Reception areas need drops for the front desk computer, phone, and any visitor-facing device. Break rooms and common areas typically need at least one or two drops for any shared equipment.

WiFi Access Points, Cameras, and Other Devices

Every wireless access point needs its own PoE ethernet drop from a switch. Plan one drop per AP location — these are separate from workstation drops and usually run to the ceiling.

IP cameras also need individual PoE drops back to the NVR or PoE switch. A 10-camera system needs 10 camera drops plus a drop for the NVR itself.

Printers, card readers, digital signage, and other network devices all need their own drops.

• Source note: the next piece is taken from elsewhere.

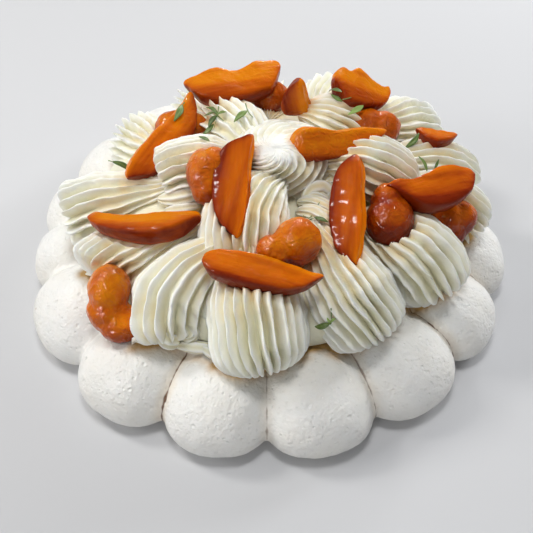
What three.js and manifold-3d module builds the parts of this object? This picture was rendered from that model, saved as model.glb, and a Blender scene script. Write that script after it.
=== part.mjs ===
// A pavlova: a baked meringue base with a ring of domes, a bed of cream, piped fluted cream shells in two
// tiers with a swirled rosette on top, glazed apricot wedges and stewed apricot halves, and thyme leaves.
// Millimetres, +Z up. The origin is the centre of the flat underside. A bearing is an angle in degrees
// seen from above, counter-clockwise from +X, so -90 faces the front.

import * as THREE from 'three';
import { mergeVertices } from 'three/addons/utils/BufferGeometryUtils.js';
import Module from 'manifold-3d';

const wasm = await Module();
wasm.setup();

// ---------------------------------------------------------------- driving dimensions

const GAP = 0.3; // clear air between neighbouring pieces

const BASE_RADIUS = 119.2; // over the meringue domes
const DOME_HEIGHT = 30;
const DOME_REACH = 26.2; // half the length of a dome's round end
const DOME_BULGE_UP = 8; // height at which a dome is widest
const DOME_SPREAD = 1.27; // a dome's half width over its share of the ring
const DOME_SQUARE = 2.6; // 2 for an oval seen from above, more for a squarer one
const FLOOR_RADIUS = 78; // the flat meringue inside the ring of domes
const FLOOR_HEIGHT = 27;
// The domes were piped by eye: the bearing of each crease, and how much further out the dome after it
// reaches.
const DOMES = [
  [-113.1, 1.5], [-89.7, 2], [-65.2, 0.5], [-40.7, 0], [-18.9, 0], [3.6, -1], [25, 0.5], [47, -1],
  [69, 0], [91, -1.5], [113, 0.5], [136, -3], [158.5, -4], [178.9, -4.5], [196.6, 0], [222.2, 2],
];

const BED_RADIUS = 82; // the spread cream under the shells
const BED_TOP = 60;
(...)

Do not plan on sharing a single outlet between multiple devices through a desktop switch — that approach creates hidden single points of failure and is harder to manage.

Building in Future Capacity

The most common mistake in cabling a new office is building for exactly the number of people and devices you have today. Commercial spaces are occupied for years, and companies grow. Adding drops after walls are finished costs two to three times more than installing them during construction.

A reasonable approach is to add 20 to 30 percent more drops than your current headcount requires — one extra drop per anticipated future workstation, plus extra drops in conference rooms and common areas. For a 20-person office, plan for 25 to 28 workstation positions.

Why Under-Building Costs More in the Long Run

The difference between installing 40 drops versus 50 drops during a buildout is relatively small — mostly just cable and labor. The difference between adding 10 drops later in a finished space is the cost of patching and repainting drywall, working around occupied areas, and often the disruption of moving furniture.

We regularly help Las Vegas businesses add drops to existing spaces, and the work always costs more than it would have during the original buildout. When we quote a buildout, we walk through drop planning carefully so the space is built for where the business is going, not just where it is today.